The Society of Toxicology, a professional association for toxicologists, was a vocal proponent of the “best available science” standard over the specification of particular tests. Its president wrote, in an op-ed:
“Best available science” means that experiments and their findings are transparent and reproducible and the methods used are underpinned by our current understanding of the underlying biology. This understanding is not static but is constantly evolving. Congress should resist the temptation to try to spell out specific scientific methods in law and allow scientific evolutionary progress to continue.
This seems to me to illustrate an interesting catch-22 of regulatory science. If you specify particular tests to be done, you run the risk of writing legislation that will quickly become outmoded, mandating reliance on evidence that may turn out to be substandard, expensive, or even inaccurate according to future scientific standards.
On the other hand, the standard of “best available science” seems to open the door to legal contestation of decisions, regulatory capture, and the like. As we all know, in many cases dealing with systems as complex as the environment and human health, what exactly constitutes the “best available science” can be defined convincingly (convincingly enough for legal purposes, at least) in different ways.
What are the prospects that these bills are going to make it through Congress?
For what it’s worth, the legislation-prediction website govtrack.us forecasts a 35% chance of Udall-Vitter making it out of committee and a 5% chance of the bill getting passed. From what I’ve read, and from the relative breadth of support for the bill, this seems a bit low. But I am no expert on the mechanications of Congress.
As things stand, Boxer’s bill seems to stand little to no chance. Its central distinction from Udall-Vitter – no preemption of state regulations – removes the bargaining chip that has brought the chemical industry to the table. In the current legislative climate, it’s difficult to imagine a bill getting passed without some degree of industry support. It may be, however, that there is middle ground to be found on this issue. (See my next post for more on this.)

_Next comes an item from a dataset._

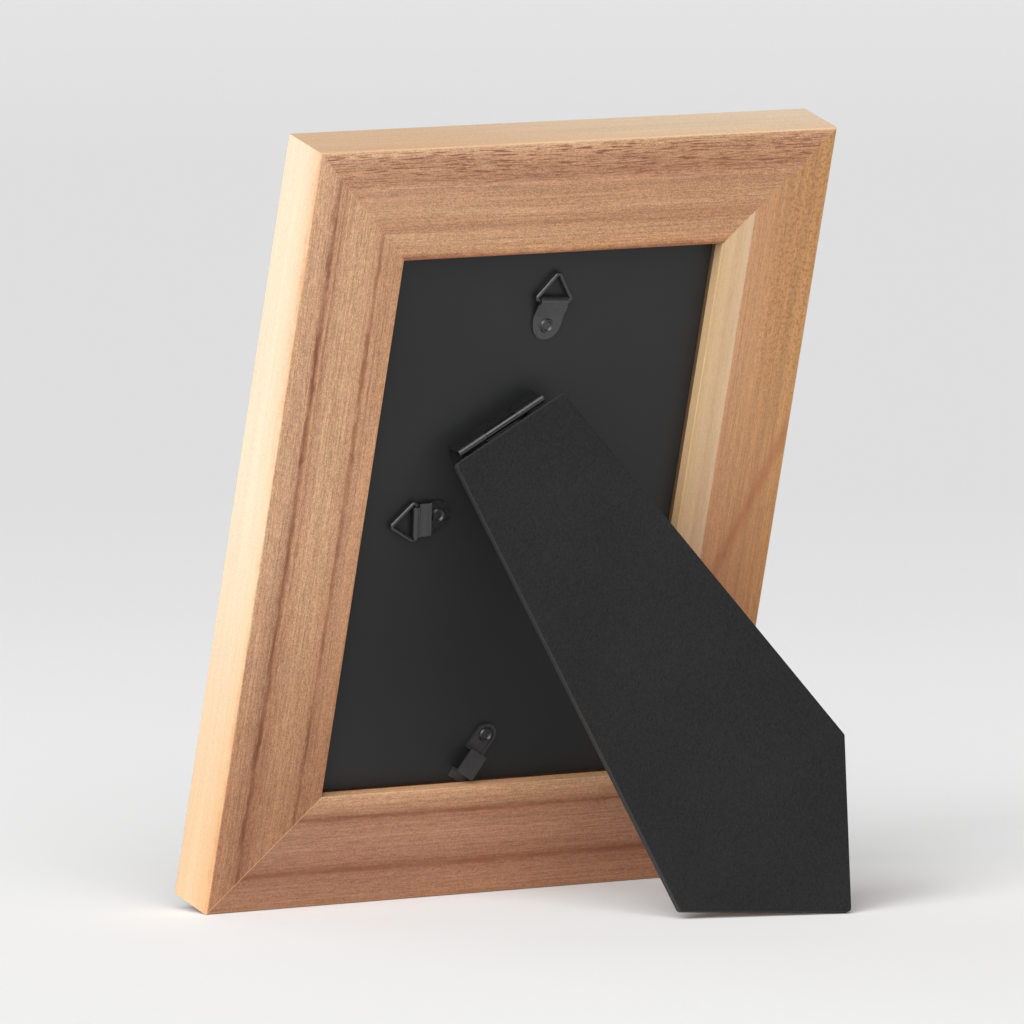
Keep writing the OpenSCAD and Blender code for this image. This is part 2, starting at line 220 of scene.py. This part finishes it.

What happens if neither bill passes?
The EPA, which has taken care not to take a position on either bill, will go on regulating under the framework of TSCA. Over the past couple of years, the agency has focused on developing its framework for evaluating existing chemicals. The current “TSCA workplan” for assessing such substances is generally similar to the high-priority list that the two bills propose, though less ambitious in scope (especially in comparison to Boxer-Markey). In a statement of the agency’s plans for 2015, the Assistant Administrator for Chemical Safety discussed how these efforts would continue, without mentioning the ongoing efforts to overhaul the laws governing his work. This was surely a politic omission; if the current conventional wisdom about Congress is to be believed, it was a realistic one as well.
Stay tuned for a more detailed breakdown of the reform bills soon.
* Of course, the lawyers for chemical firms are not a disinterested party when it comes to chemical regulation, to put it mildly. Still, they presumably have an incentive to analyze the proposed legislation accurately.